* BEGIN Provided records *
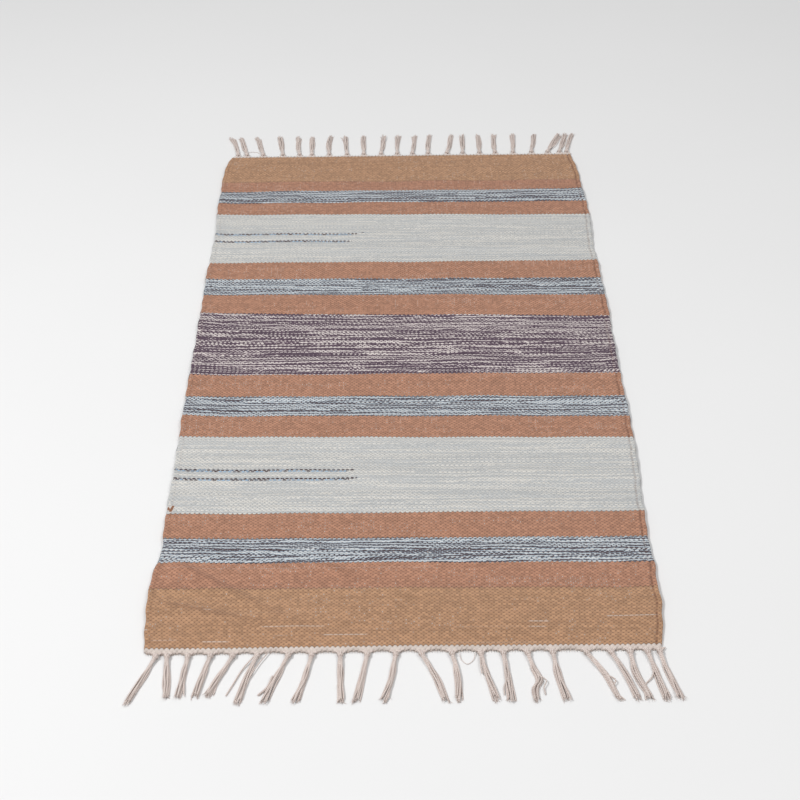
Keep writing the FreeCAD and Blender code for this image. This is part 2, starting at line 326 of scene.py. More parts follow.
def sheet_mesh(node, first_pick, last_pick, shape=None, marks=None, relief=1.0):
    """A node's closed sheet of cloth from one pick to another: top, underside and thin rims.

    shape(u, v, x, y) may move the points, and gives their share of the full thickness and how far
    their middle sinks."""
    low, high = first_pick - 0.5, last_pick + 0.5
    rows = np.linspace(low, high, int(round((high - low) * STEPS)) + 1)
    u, v0 = np.meshgrid(warp_columns(), rows)
    shallow = np.zeros_like(u)
    shallow[[0, -1]] = BORDER_HEIGHT
    places, cloth, mark = [], [], []
    for side in (1, -1):
        shifted = u if side > 0 else u + 1
        near = zigzag(shifted, first_pick - 1) * np.clip(1 - (v0 - low) / BORDER_FADE, 0, 1)
        far = zigzag(shifted, last_pick) * np.clip(1 - (high - v0) / BORDER_FADE, 0, 1)
        v = v0 + near + far
        x, y = place(u, v)
        plump, sink = 1.0, 0.0
        if shape is not None:
            x, y, plump, sink = shape(u, v, x, y)
        z = surface_z(u, v, x, y, side, plump, relief, shallow) - sink
        places.append(np.stack([x, y, z], -1))
        cloth.append(np.stack([u, v, np.full_like(x, 0.0 if side > 0 else 1.0)], -1).reshape(-1, 3))
        mark.append(marks(x, y, v).ravel() if marks is not None else np.zeros(x.size))
    top, under = places
    top[:, [0, -1]] = under[:, [0, -1]] = (top[:, [0, -1]] + under[:, [0, -1]]) / 2
    faces, used = closed_faces(*u.shape)
    verts = np.concatenate([top.reshape(-1, 3), under.reshape(-1, 3)])[used]
    # The crease attribute holds the depth of the painted shadow beside the creases.
    attributes = {
        "cloth": np.concatenate(cloth)[used], "mark": np.concatenate(mark)[used],
        "crease": crease_shadow(verts[:, 0], verts[:, 1]),
    }
    rim_faces = 2 * (u.shape[1] - 1)
    piece = new_piece(
        node + "_cloth", verts, faces, attributes, MATERIALS[SLOTS[node]], len(faces) - rim_faces
    )
    attach(piece, node)
    return piece


# A yarn narrows to this share of its radius at both ends, and its plies turn once in PLY_PITCH.
TIP_TAPER = 0.55
PLY_PITCH = 5.0 * MM


def yarn_rings(path, radius, angles, turn, ply):
    """A ring of points round each point of a path, with two plies that stand out by ply."""
    tangent = np.gradient(path, axis=0)
    tangent /= np.linalg.norm(tangent, axis=1)[:, None]
    reference = np.where(np.abs(tangent[:, 2:]) > 0.9, [[1.0, 0, 0]], [[0, 0, 1.0]])
    across = np.cross(tangent, reference)
    across /= np.linalg.norm(across, axis=1)[:, None]
    up = np.cross(across, tangent)
    taper = np.ones(len(path))
    taper[[0, -1]] = TIP_TAPER
    reach = radius * taper[:, None] * (1 + ply * np.cos(2 * (angles - turn[:, None])))
    sideways = across[:, None, :] * (reach * np.cos(angles))[..., None]
    upwards = up[:, None, :] * (reach * np.sin(angles))[..., None]
    return path[:, None, :] + sideways + upwards


def tube_faces(count, sides, base):
    """Faces of a closed tube of count rings. Its two end points come after the rings."""
    i, j = np.meshgrid(np.arange(count - 1), np.arange(sides), indexing="ij")
    a = base + (i * sides + j).ravel()
    b = base + (i * sides + (j + 1) % sides).ravel()
    faces = list(np.stack([a, b, b + sides, a + sides], 1))
    last = base + (count - 1) * sides
    start, end = last + sides, last + sides + 1
    for j in range(sides):
        k = (j + 1) % sides
        faces.append(np.array([start, base + k, base + j]))
        faces.append(np.array([end, last + j, last + k]))
    return faces


def tubes(name, paths, radius, sides, material, ply=0.0, seed=0, ids=None):
    """One mesh of closed yarns, each swept along its own list of points.

    radius is one number or one for each path, and ply is how far the two plies stand out."""
    all_verts, all_faces, all_yarn = [], [], []
    base = 0
    if ids is None:
        ids = np.random.default_rng(seed).uniform(0, 1, len(paths))
    angles = np.arange(sides) * 2 * math.pi / sides
    for path, r, yarn_id in zip(paths, np.broadcast_to(radius, (len(paths),)), ids):
        path = np.asarray(path, float)
        count = len(path)
        step = np.linalg.norm(np.diff(path, axis=0), axis=1)
        along = np.concatenate([[0], np.cumsum(step)])
        turn = 2 * math.pi * along / PLY_PITCH + yarn_id * 6
        rings = yarn_rings(path, r, angles, turn, ply)
        all_verts.append(np.concatenate([rings.reshape(-1, 3), path[:1], path[-1:]]))
        all_faces += tube_faces(count, sides, base)
        spin = (angles - turn[:, None]) / math.pi
        yarn = [np.repeat(along / MM, sides), spin.ravel(), np.full(count * sides, yarn_id)]
        caps = [[0, 0, yarn_id], [along[-1] / MM, 0, yarn_id]]
        all_yarn.append(np.concatenate([np.stack(yarn, -1), caps]))
        base += count * sides + 2
    return new_piece(
        name, np.concatenate(all_verts), all_faces, {"yarn": np.concatenate(all_yarn)}, material
    )


# ------ materials


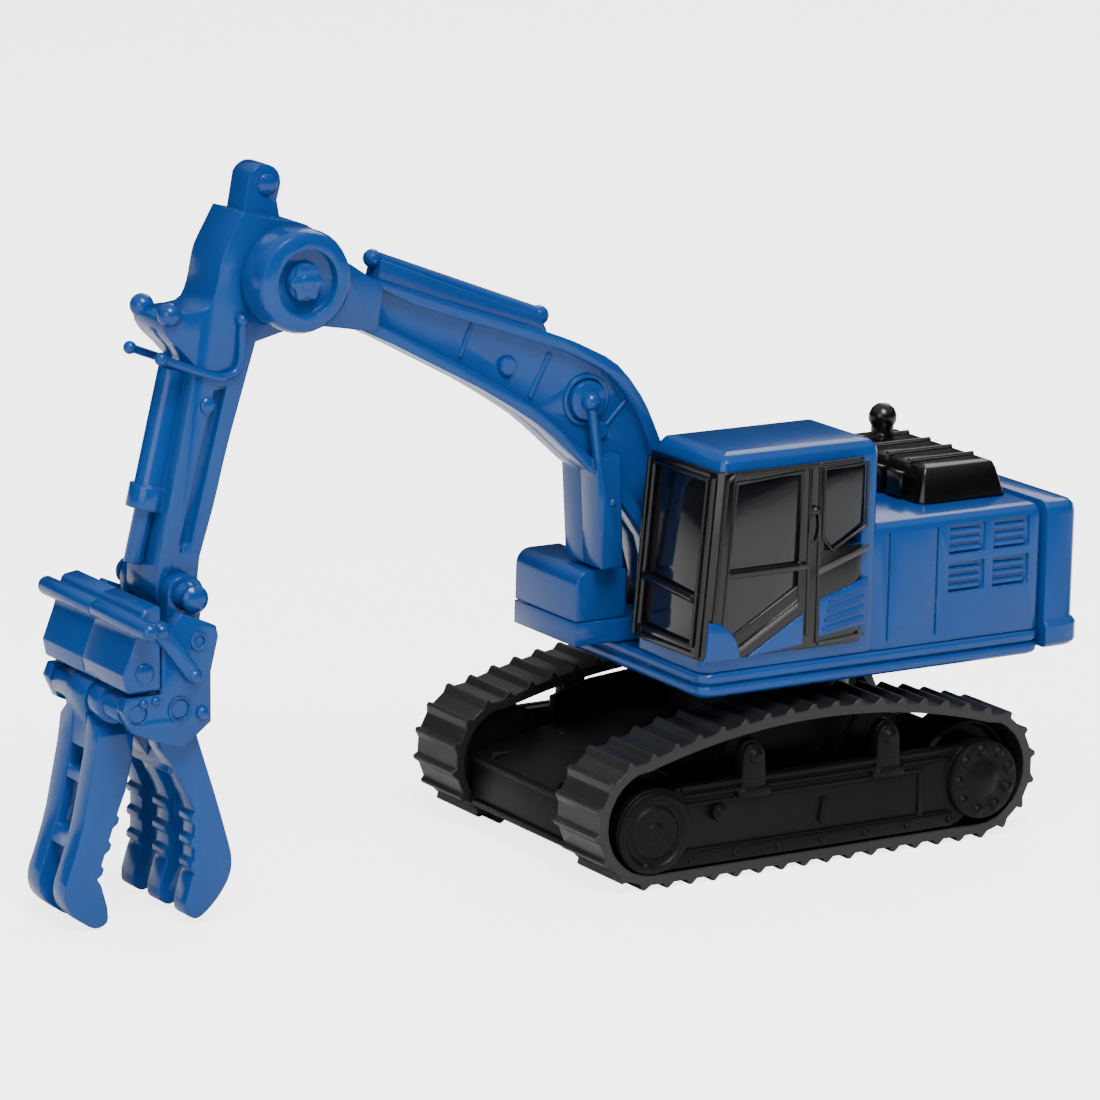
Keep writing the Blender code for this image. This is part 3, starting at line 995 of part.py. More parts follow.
# ---------------------------------------------------------------- assembly
front_wheelset = pivot("front_wheelset_pivot", FRONT_AXLE, machine)
rear_wheelset = pivot("rear_wheelset_pivot", REAR_AXLE, machine)
upper = pivot("slew_pivot", SLEW, machine)
boom = pivot("boom_pivot", FOOT, upper)
arm = pivot("arm_pivot", TIP, boom)
head = pivot("grapple_pivot", HEAD, arm)
front_jaw = pivot("front_jaw_pivot", FRONT_JAW, head)
rear_jaw = pivot("rear_jaw_pivot", REAR_JAW, head)

make_frame()
make_covers()
make_tracks()
make_wheels("front", FRONT_AXLE, front_wheelset)
make_wheels("rear", REAR_AXLE, rear_wheelset)
make_deck()
make_screws()
make_shell()
make_glazing()
make_cab_frame()
make_counterweight()
make_hood()
make_toolbox()
make_boom_bracket()
make_boom()
make_arm()
make_bracket()
make_housing()
make_pins()
make_front_jaw()
make_rear_jaw()
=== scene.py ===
"""Looks for the pocket grapple excavator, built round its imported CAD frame.

Shapes are made in millimetres, with the ground at Z = 0 and the middle of the tracks at Y = 0, and become
metres in the row's frame when they turn into a piece.
"""

import json
import math

import bmesh
import bpy
from mathutils import Matrix, Vector


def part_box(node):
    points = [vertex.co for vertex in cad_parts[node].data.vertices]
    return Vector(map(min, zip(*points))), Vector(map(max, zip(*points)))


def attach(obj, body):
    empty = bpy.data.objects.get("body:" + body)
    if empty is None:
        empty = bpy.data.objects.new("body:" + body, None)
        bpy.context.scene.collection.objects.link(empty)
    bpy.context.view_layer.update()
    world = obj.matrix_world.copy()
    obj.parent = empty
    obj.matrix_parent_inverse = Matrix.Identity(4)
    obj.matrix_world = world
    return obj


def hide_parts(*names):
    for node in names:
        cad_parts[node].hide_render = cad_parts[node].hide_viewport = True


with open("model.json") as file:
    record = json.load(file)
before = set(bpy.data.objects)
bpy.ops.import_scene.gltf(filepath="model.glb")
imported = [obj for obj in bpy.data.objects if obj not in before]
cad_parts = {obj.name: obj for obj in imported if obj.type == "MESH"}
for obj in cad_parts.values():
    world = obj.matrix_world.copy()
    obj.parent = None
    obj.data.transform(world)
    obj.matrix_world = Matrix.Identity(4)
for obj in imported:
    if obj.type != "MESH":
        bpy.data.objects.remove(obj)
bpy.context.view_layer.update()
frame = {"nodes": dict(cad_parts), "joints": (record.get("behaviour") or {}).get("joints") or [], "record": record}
nodes = frame["nodes"]

MILLIMETRES = 1000.0
track_low, track_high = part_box("left_track")
MIDDLE_Y = (track_low.y + track_high.y) / 2
TO_ROW = Matrix.Translation((0, MIDDLE_Y, 0)) @ Matrix.Scale(1 / MILLIMETRES, 4)
TO_DESIGN = TO_ROW.inverted()


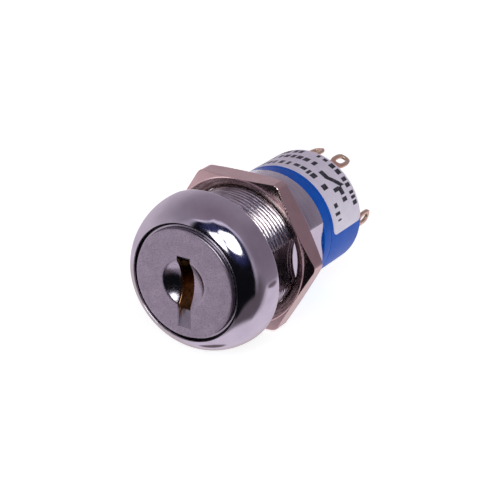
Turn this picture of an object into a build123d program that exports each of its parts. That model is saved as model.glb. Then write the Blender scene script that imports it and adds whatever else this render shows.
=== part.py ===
from build123d import *
import math
import os

# Panel-mount key switch. Millimetres. The axis of the switch runs along Y: the face looks
# towards -Y, the back of the head (panel seat) is the plane y = 0 and +Z is up.

# ---- head and threaded bushing -------------------------------------------------------------
HEAD_R = 11.7            # outer radius of the domed head
DOME_CENTRE_R = 8.0      # radius of the centre of the dome's elliptical section
DOME_HEIGHT = 6.0        # how far the dome stands in front of the panel seat
THREAD_R = 9.5           # 3/4 inch bushing, outside of the thread
THREAD_END = 12.7        # y where the thread stops
BARREL_R = 9.25          # plain rear part of the bushing
BARREL_END = 16.85       # y of the rear end of the bushing
FLAT_X = 8.72            # half distance across the two flats
WELL_R = 8.7             # round well in the head that takes the plug's flange
WELL_FLOOR = -4.7        # y of the floor of that well
BORE_R = 5.25            # plug bore
BORE_END = 12.4          # y where the bore opens into the stop pocket
STOP_POCKET_R = 7.0
STOP_POCKET_END = 14.6
BOSS_POCKET_R = 7.4      # takes the boss of the switch case's cover

# ---- plug and face cap ---------------------------------------------------------------------
PLUG_R = 5.2
PLUG_END = 12.3
FLANGE_R = 8.4
FLANGE_BACK = -4.75
FLANGE_FRONT = -5.4      # front of the flange's rim
CAP_SEAT_R = 7.65        # raised seat the face cap is pressed on
CAP_SEAT_FRONT = -5.8
CAP_R = 8.03
CAP_T = 0.4              # sheet thickness of the face cap
CAP_FRONT = -6.2
CAP_SKIRT_BACK = -5.42
CAP_SKIRT_T = 0.35
DISH_R = 3.45            # round thumb dish around the key slot
DISH_DEPTH = 1.15
KEY_SLOT_X = 1.1         # half width of the slot in the cap
KEY_SLOT_TOP = 4.0
KEY_SLOT_BOTTOM = -6.6
KEYWAY_X = 1.05          # half width of the keyway in the plug
KEYWAY_TOP = 3.0
KEYWAY_BOTTOM = -4.45
KEYWAY_END = 8.0         # y of the keyway's blind end
LEDGE_IN_Y = -5.05       # y reached by the sloped lead-in tabs of the cap
TAB_T = 0.3              # thickness of those tabs

# ---- pin tumblers --------------------------------------------------------------------------
PIN_Y = [-2.7, 0.2, 3.1, 6.0]
PIN_TIP_Z = [1.2, 1.7, 1.35, 1.9]    # tips of the key pins, different for every key cut
PIN_R = 1.2
PIN_BORE_R = 1.25
PIN_SEAT_Z = 1.4         # floor of the pin bores in the plug
KEY_PIN_TOP = 5.03
PIN_TIP_R = 0.5
PIN_TAPER = 1.2          # height of the tapered tip
DRIVER_BOTTOM = 5.22
DRIVER_TOP = 6.4
CHAMBER_TOP = 8.0
SPRING_R = 0.85          # mean radius of a pin spring
SPRING_WIRE_R = 0.1
SPRING_TURNS = 5
COVER_SLOT_X = 1.45      # half width of the channel for the spring cover
COVER_SLOT_TOP = 8.5
COVER_SLOT_FRONT = -4.2
GAP = 0.02               # gap between parts that only touch
SIDE_GAP = 0.05          # play of a part that slides or turns

# ---- parts behind the plug -----------------------------------------------------------------
NECK_R = 3.6
NECK_FLAT_X = 2.9
NECK_END = 14.55
WASHER_R = 5.6
WASHER_LUG_R = 6.8
WASHER_FRONT = 12.5
WASHER_BACK = 13.4
LUG_ANGLE = 40.0         # width of the stop lug in degrees
LUG_AT = 200.0           # where the lug stands with the key slot upright
TURN = 90.0              # turn of the plug between its two stops
STOP_PLAY = 1.0          # degrees left at each stop
STOP_INNER_R = 5.75
GROOVE_R = 2.85
GROOVE_FRONT = 13.5
GROOVE_BACK = 14.2
CLIP_R = 4.6
CLIP_OPENING = 80.0      # degrees
TAIL_X = 0.6             # half thickness of the drive tail
TAIL_Z = 2.2             # half width of the drive tail
TAIL_FRONT = 12.45
TAIL_BACK = 20.0

# ---- panel nut -----------------------------------------------------------------------------
NUT_FRONT = 6.97
NUT_T = 3.2
NUT_AF = 22.5
NUT_BORE_R = 9.56
NUT_DISH_R = 11.1
NUT_DISH_DEPTH = 0.9
NUT_CORNER_CUT = 0.55    # axial depth of the corner chamfer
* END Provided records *
• **Task prompt**:
From the listing above, output exactly the run of lines that starts with the line containing "make_frame()" and ends with the line containing "if empty is".

• **Written solution**:
make_frame()
make_covers()
make_tracks()
make_wheels("front", FRONT_AXLE, front_wheelset)
make_wheels("rear", REAR_AXLE, rear_wheelset)
make_deck()
make_screws()
make_shell()
make_glazing()
make_cab_frame()
make_counterweight()
make_hood()
make_toolbox()
make_boom_bracket()
make_boom()
make_arm()
make_bracket()
make_housing()
make_pins()
make_front_jaw()
make_rear_jaw()
=== scene.py ===
"""Looks for the pocket grapple excavator, built round its imported CAD frame.

Shapes are made in millimetres, with the ground at Z = 0 and the middle of the tracks at Y = 0, and become
metres in the row's frame when they turn into a piece.
"""

import json
import math

import bmesh
import bpy
from mathutils import Matrix, Vector


def part_box(node):
    points = [vertex.co for vertex in cad_parts[node].data.vertices]
    return Vector(map(min, zip(*points))), Vector(map(max, zip(*points)))


def attach(obj, body):
    empty = bpy.data.objects.get("body:" + body)
    if empty is None:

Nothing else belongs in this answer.